World / Reporter's Journal

RIMPAC a success at helping promote China-US military ties

By Chen Weihua (China Daily USA) Updated: 2014-08-04 06:54

It may well be a coincidence, but the 2014 Rim of the Pacific exercise (RIMPAC) ended last Friday, Aug 1, which was also the 87th anniversary of the founding of the Chinese People's Liberation Army.

It was the first time China had ever participated in RIMPAC since it was launched in 1971 during the height of the Cold War. China sent four ships and some 1,100 personnel — the second-largest representation after only the host nation US. China's four ships were missile destroyer Haikou, missile frigate Yueyang, supply ship Qiandaohu and hospital ship Peace Ark.

In total, 22 nations, with 49 surface ships, six submarines, more than 200 aircraft and 25,000 personnel took part in the world's largest naval drills in and around the Hawaiian Islands and Southern California.

Unlike during the Cold War days, the US has described RIMPAC as designed to enhance cooperation of the combined forces and improve individual war fighting competencies. Kenneth Floyd, commander of the US Third Fleet who led this year's RIMPAC, said the relationships forged in the drills span oceans and years.
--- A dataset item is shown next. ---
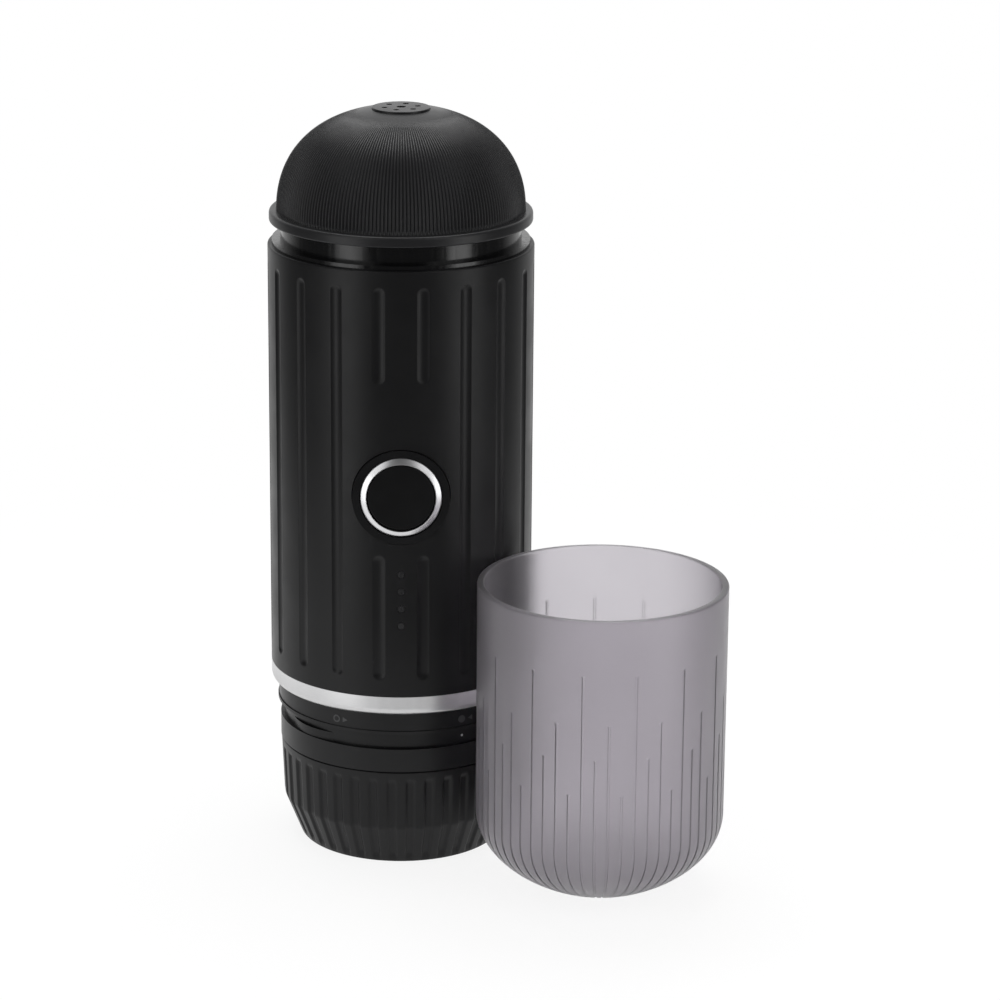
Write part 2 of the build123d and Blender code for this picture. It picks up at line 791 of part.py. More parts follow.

"RIMPAC is a unique opportunity for us to get to know each other, to train together, and provide some level of trust when we are out on the high seas together in the future. It is the only exercise that can do so to this scale," Floyd was quoted in a Pentagon press release on Saturday.
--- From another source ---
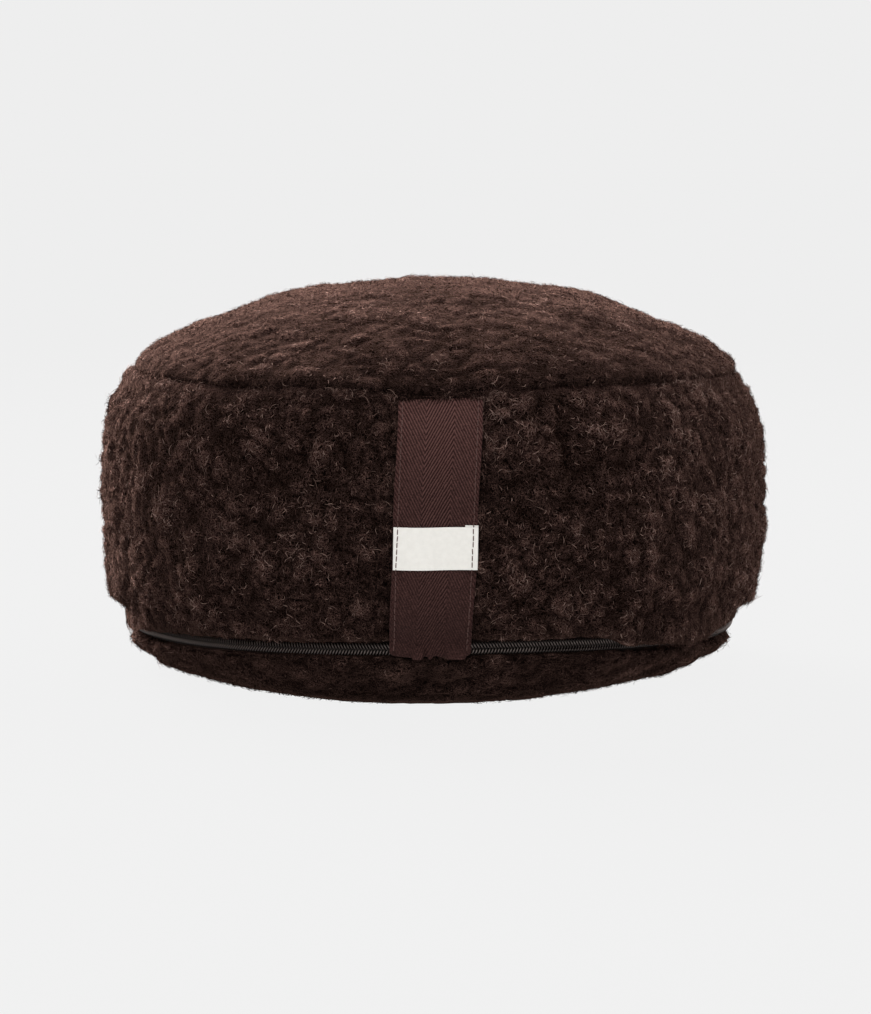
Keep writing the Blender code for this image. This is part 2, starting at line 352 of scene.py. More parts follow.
def add_piece(name, points, faces, material, node=None):
    """A piece that rides with the cushion, and stands for a CAD node where one is named."""
    mesh = bpy.data.meshes.new(name)
    mesh.from_pydata(points.tolist(), [], faces.tolist())
    mesh.materials.append(material)
    mesh.shade_smooth()
    piece = add_object(name, mesh)
    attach(piece, "root")
    if node:
        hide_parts(node)
    return piece


def lay_map(piece, across, along, names=("OFBake",)):
    """Flat maps of the piece, from two values for each corner of each face."""
    flat = np.stack([across.ravel(), along.ravel()], axis=-1).astype(np.float32).ravel()
    for map_name in names:
        piece.data.uv_layers.new(name=map_name).data.foreach_set("uv", flat)


def disc_squares(cells):
    """A grid of squares pressed into a round disc of radius 1: its points, faces and flat map."""
    steps = np.linspace(-1, 1, cells + 1)
    u, v = (side.ravel() for side in np.meshgrid(steps, steps))
    points = np.stack([u * np.sqrt(1 - v**2 / 2), v * np.sqrt(1 - u**2 / 2)], axis=-1)
    row, column = (side.ravel() for side in np.meshgrid(np.arange(cells), np.arange(cells)))
    corner = row * (cells + 1) + column
    faces = np.stack([corner, corner + 1, corner + cells + 2, corner + cells + 1], axis=-1)
    return points, faces, ((u + 1) / 2)[faces], ((v + 1) / 2)[faces]


def along_profile(share, profile, weights=1.0):
    """Radius, height and facing at these shares of the way along a profile's length, from its middle."""
    steps = np.linalg.norm(np.diff(profile[:, :2], axis=0), axis=1) * weights
    length = np.concatenate([[0], np.cumsum(steps)]) / steps.sum()
    return (np.interp(share, length, column) for column in profile.T)


def round_panel(cells, profile, middle, lift, weights=1.0):
    """The points of a round panel on the cushion's shape, with how far each is from the panel's seam."""
    disc, faces, across, along = disc_squares(cells)
    share = np.minimum(np.linalg.norm(disc, axis=1), 1)
    outward = unit(np.hstack([disc, np.zeros((len(disc), 1))]))
    radius, height, facing = along_profile(share, profile, weights)
    facing = outward * np.cos(facing)[:, None] + UP * np.sin(facing)[:, None]
    angle = np.arctan2(disc[:, 0], -disc[:, 1])
    guide = outward * radius[:, None] + UP * lift(angle, height)[:, None] + np.array([*middle, 0])
    points = cast(cushion_shape, guide + facing * REACH, -facing)
    length = np.linalg.norm(np.diff(profile[:, :2], axis=0), axis=1).sum()
    return points, faces, across, along, (1 - share) * length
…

The training included amphibious operations, gunnery, missile, anti-submarine, and air defense exercises, as well as drills in military medicine, humanitarian assistance and disaster response, counter-piracy, mine clearance, explosive ordinance disposal and diving and salvage.

Despite the restrictions of the US National Defense Authorization Act, the participating Chinese fleet conducted many exchanges with counterparts from both the US and other nations. That was especially true for Peace Ark, which had extensive military medicine exchanges, personnel exchange, and medical evacuation and mass casualty training with US Navy hospital ship Mercy and military medical officers from other nations. Peace Ark and Mercy were the first hospital ships ever to attend a RIMPAC.
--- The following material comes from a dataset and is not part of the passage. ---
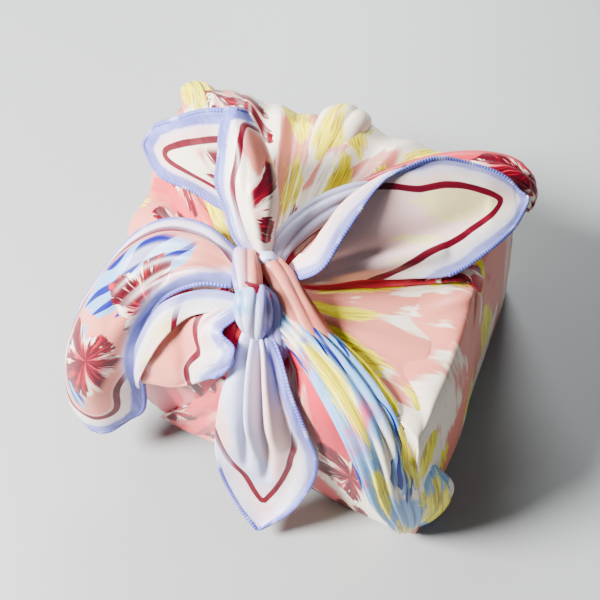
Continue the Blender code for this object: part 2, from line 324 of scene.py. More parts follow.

Besides China, it was also the first time for Brunei to participate in RIMPAC. And it was the first time for India, Indonesia, Norway and Colombia to send ships to RIMPAC.

Lai Minghe, the political commissar of the PLA Navy participating fleet, told reporters that a series of exchanges conducted by the Chinese fleet have helped let the world better know China's best wishes for peace, friendship and deepened cooperation. "It has also helped promote the good image of PLA officers and soldiers," he said.

The Chinese fleet was well received by other participating navies, the American public, overseas Chinese and the news media. On the opening day, July 5, PLA Navy missile destroyer Haikou and Peace Ark welcomed more than 2,100 visitors aboard, according to Lai.

While military-to-military exchange has long lagged behind other dimensions of the bilateral relationship between China and the US, both sides have taken active steps to improve the situation in the past two years.

This is reflected in the increasing exchanges of high-level military visits. In the first half of this year, PLA Chief of General Staff Fang Fenghui visited the US, while US Defense Secretary Chuck Hagel, Chief of the US Army General Raymond Odierno and Chief of US Naval Operations Admiral Jonathan Greenert went to China. That is in addition to the several high-level military visits in the previous year.

"Such exchange between soldiers and military leaders will help improve mutual understanding and mutual trust, expand common ground, reduce misjudgment, promote a sound and stable growth of a new model of military-to-military relationship between our two great countries," Cui Tiankai, Chinese ambassador to the US, told some 500 guests, including senior Pentagon officials and US military officers, at a reception last Thursday in the Chinese embassy in Washington to mark the PLA's 87th anniversary.

Cui said China is committed to a healthy and stable relationship with the US, which he described as being in the fundamental interest of the two countries and their peoples.

China's first participation in RIMPAC has been hailed both in China and the US as a positive and important step forward. But clearly there is a long way to go before the two militaries, or the two countries, truly build trust in each other's strategic intentions, which is something vital to avoid miscalculations and misjudgment.

Continued US arms sales to Taiwan, its frequent military surveillance off China's coast and several Congressional laws limiting military exchanges with China are cited by some in China as major obstacles in such endeavors, while the US has expressed concerns over China's increased military spending and the tensions between China and several of its neighbors in the South and East China seas.